Can face search verify dating profile photos?

Face search can find possible matches for a face across available public images. It cannot verify identity by itself, so each match needs human review and corroborating context.

Does no reverse image match mean the dating photo is real?

No reverse image match does not prove the dating photo is real. The image may be new, private, cropped, edited, AI-generated, or missing from indexed search results.

Are verified dating profiles always real?

Verified dating profiles are not always real. A badge may confirm limited account checks, but it may not confirm identity, relationship status, intent, or whether all photos are authentic.

What photo red flags matter most on a dating profile?

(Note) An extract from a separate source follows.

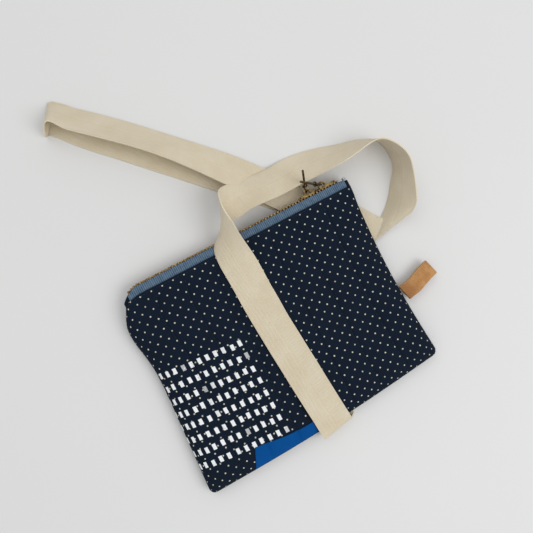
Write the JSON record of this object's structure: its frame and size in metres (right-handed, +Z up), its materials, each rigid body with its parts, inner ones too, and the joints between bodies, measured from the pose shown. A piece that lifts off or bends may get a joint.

Strong photo red flags include the same face under different names, model-like images with no source trail, inconsistent features across photos, and images found on scam-warning pages. Combine these with behavior signals before deciding.

Can scammers use real photos from another person?

Yes, scammers often use real photos stolen from public social profiles, modeling pages, or old posts. A real-looking photo can still belong to someone else.

Should I ask for a video call before meeting someone from a dating app?

Yes, a live video call before meeting is a strong safety step. It is still imperfect, so also watch for rushed intimacy, secrecy, money requests, or inconsistent stories.

When should I report a suspicious dating profile?

Report a profile when you find stolen images, impersonation, money requests, threats, intimate-image pressure, or attempts to move you into unsafe channels. Use the dating platform’s reporting tools and keep screenshots for documentation.